Featuring distinguished international panels of scientists and theologians, these events are the latest efforts by the Catholic Church under Popes John Paul II and Benedict XVI to affirm that Christian faith and modern science are not at odds, but entirely compatible.

Yet some critics inside and outside the Church insist that such gestures do not satisfy the Vatican's duty to admit its historical role as an obstacle to scientific progress.

Unlike some conservative Protestant churches, which have rejected Darwin's theory of evolution through natural selection as contradicting the biblical account of creation, the Catholic Church has a record of guarded tolerance of Darwin's ideas.

Pope Pius XII permitted "research and discussions . . . with regard to the doctrine of evolution" in 1950, nearly a century after Darwin's theory was published; and John Paul II recognized evolution as "more than a hypothesis" nearly half a century later.

The church has won praise from scientists and religious believers in various traditions.

"The ongoing and vigorous engagement of the Catholic Church with evolutionary theory reflects, in my opinion, a fluid and dynamic pathway that combines a profound sense of continuity with its historical past and a living and open, experiential response to . . . the discoveries of science," said Robert J. Russell, founder of the Center for Theology and Natural Sciences in Berkeley, Calif.

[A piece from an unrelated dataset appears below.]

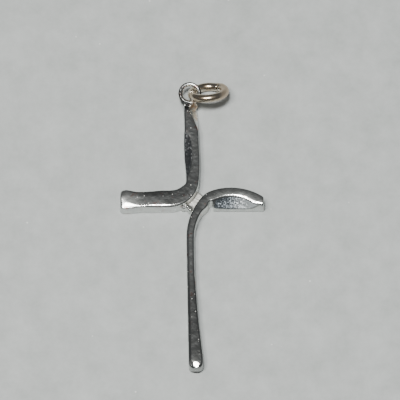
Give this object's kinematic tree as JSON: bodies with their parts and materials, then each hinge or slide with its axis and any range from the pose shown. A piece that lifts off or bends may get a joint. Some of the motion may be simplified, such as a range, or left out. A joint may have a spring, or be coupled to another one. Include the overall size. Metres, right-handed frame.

Russell, a physicist and minister in the United Church of Christ, will be one of the speakers next month at a Vatican-sponsored conference marking the 150th anniversary of Darwin's book, "The Origin of Species."

In recent years, however, with the growing prominence of "creationism" and "intelligent design" as alternative explanations for the existence of humanity and the universe, Catholics have increasingly voiced doubts about Darwin's acceptability.

Cardinal Christoph Schoenborn, a friend and former student of Pope Benedict's, provoked controversy with a 2005 article arguing that "neo-Darwinian dogma" is not "compatible with Christian faith" and insisting that the "human intellect can readily discern purpose and design in the natural world."